On est à Bright Hope, petite ville de l'Ouest tardif. Kurt Russell y joue le shérif Hunt, moustache majestueuse, autorité tranquille, western à lui tout seul. Une nuit, une femme, un adjoint et un prisonnier disparaissent, enlevés par une tribu de "troglodytes" cannibales reclus dans un coin du désert dont personne ne veut s'approcher. Le shérif, le mari blessé de la disparue (Patrick Wilson), un dandy tireur d'élite et tueur d'Indiens (Matthew Fox) et le vieux deputy un peu à la ramasse mais très attachant (Richard Jenkins) partent les chercher. Road-trip à cheval direction l'enfer.
Ce qui surprend d'emblée, c'est le rythme. On nous a vendu un western horrifique ultra-violent, et pendant une bonne heure, il ne se passe presque rien. Ou plutôt, il se passe des choses très modestes : des conversations au saloon, des préparatifs, une chevauchée lentement étirée. Zahler a une confiance assez rare dans la force du temps qui passe. Il installe sa ville, ses personnages, ses relations, et refuse obstinément de céder à la tentation du jump scare. Le film prend des airs de western classique, presque old school, où l'on écoute parler les hommes plus qu'on ne les regarde tirer.

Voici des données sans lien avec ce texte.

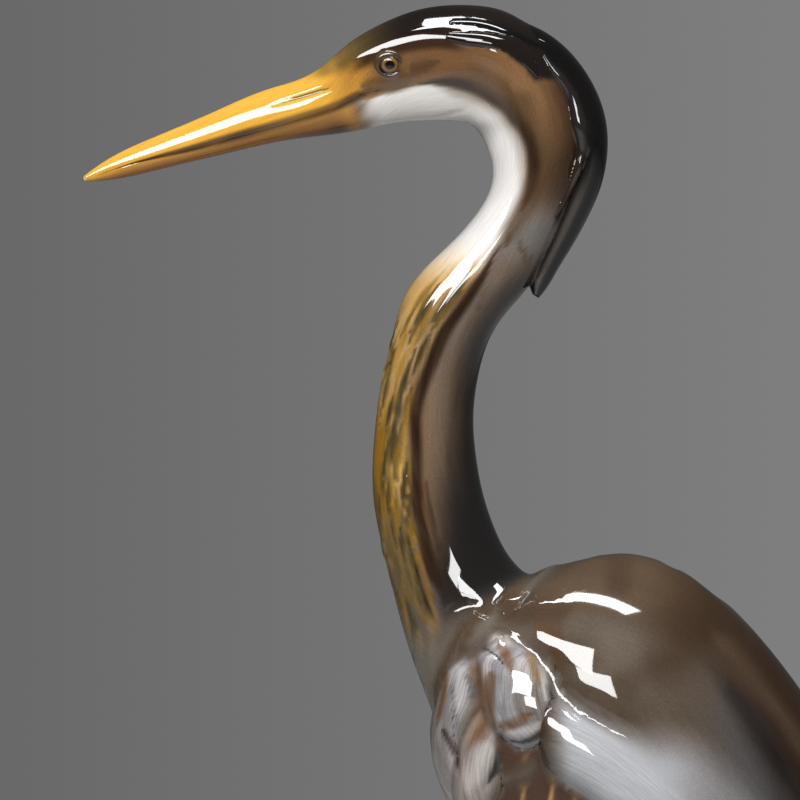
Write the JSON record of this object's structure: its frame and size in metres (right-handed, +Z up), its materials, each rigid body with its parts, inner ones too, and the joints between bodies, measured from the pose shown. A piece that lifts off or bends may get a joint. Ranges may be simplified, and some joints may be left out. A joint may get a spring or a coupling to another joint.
{
  "type": "heron figurine",
  "caption": "Glazed porcelain heron standing upright among reed leaves on a low oval mound, bill to the front, crest plume down its nape.",
  "frame": {"origin": "on the ground under the middle of the whole figure", "axes": "+Z up; the bill points to -X; the bird's left side faces -Y"},
  "size_m": [0.2456, 0.1, 0.421],
  "materials": {
    "painted_porcelain": "clear gloss glaze over sprayed and brushed underglaze colours: ochre bill, black crown and crest, white throat, brown and grey body"
  },
  "bodies": {
    "root": {"heron_figurine": "painted_porcelain"}
  },
  "joints": []
}
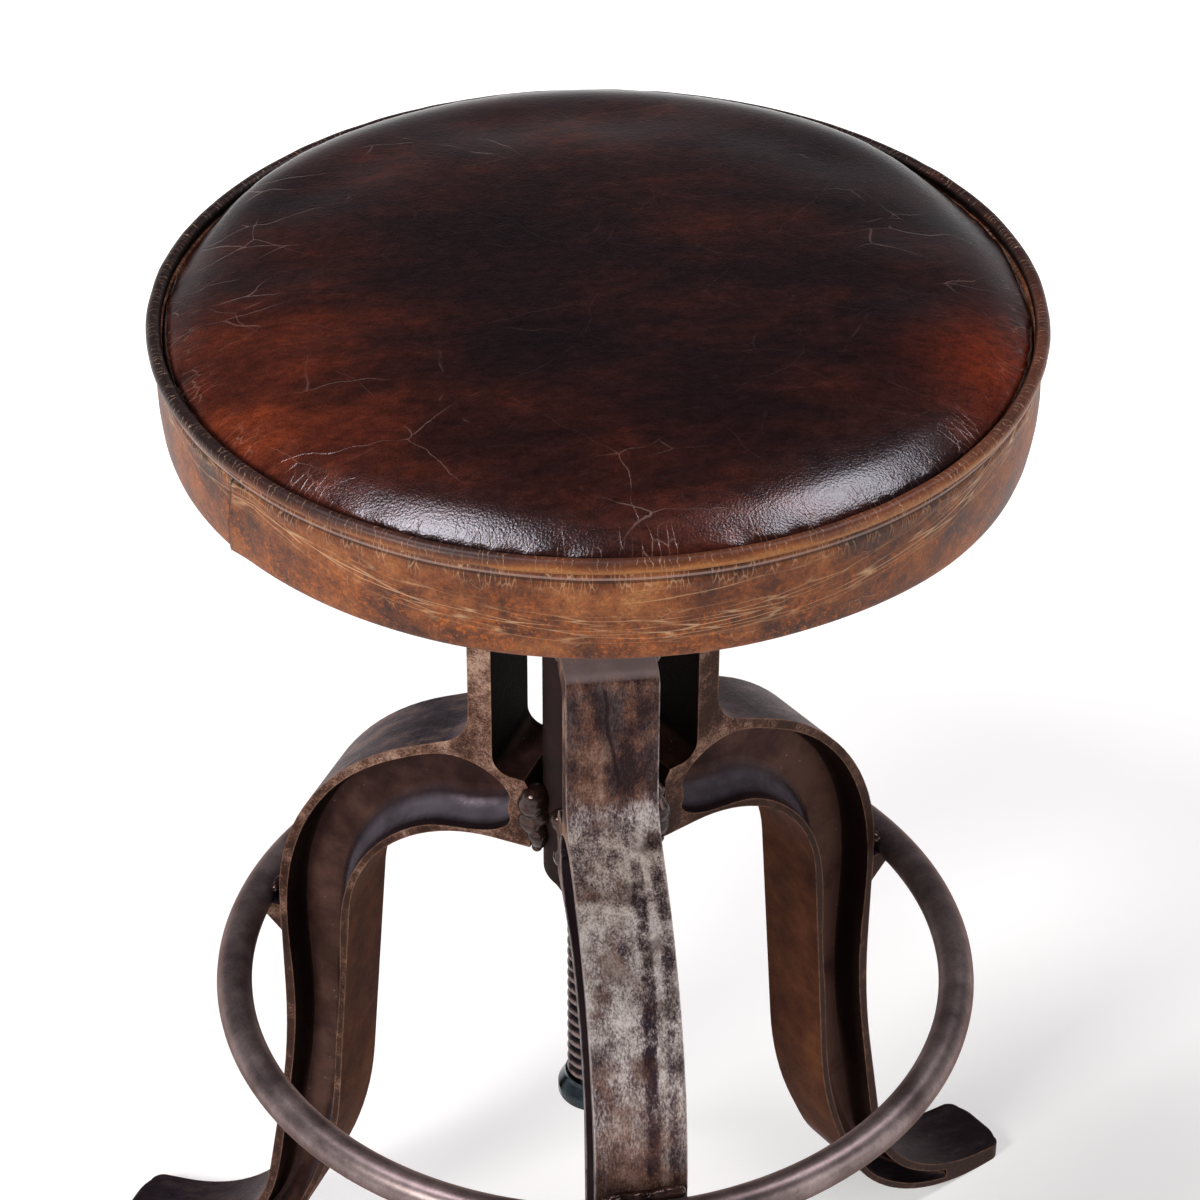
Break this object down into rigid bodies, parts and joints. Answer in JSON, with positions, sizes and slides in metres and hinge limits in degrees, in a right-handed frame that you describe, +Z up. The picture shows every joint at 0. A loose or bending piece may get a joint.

Soit on adhère, soit on décroche. Si l'on vient pour l'horreur promise, cette première heure peut sembler interminable. Mais si l'on accepte la proposition, la lenteur devient une arme. Plus on s'habitue à cette petite communauté, plus les blagues de Chicory nous font sourire, plus les joutes verbales entre Brooder le dandy et les autres nous amusent, plus la violence brutale de la dernière ligne droite nous prend au ventre. Quand le film bascule enfin dans l'horreur, il ne le fait pas à moitié : la fameuse scène de torture dans la grotte est de celles qu'on n'oublie pas.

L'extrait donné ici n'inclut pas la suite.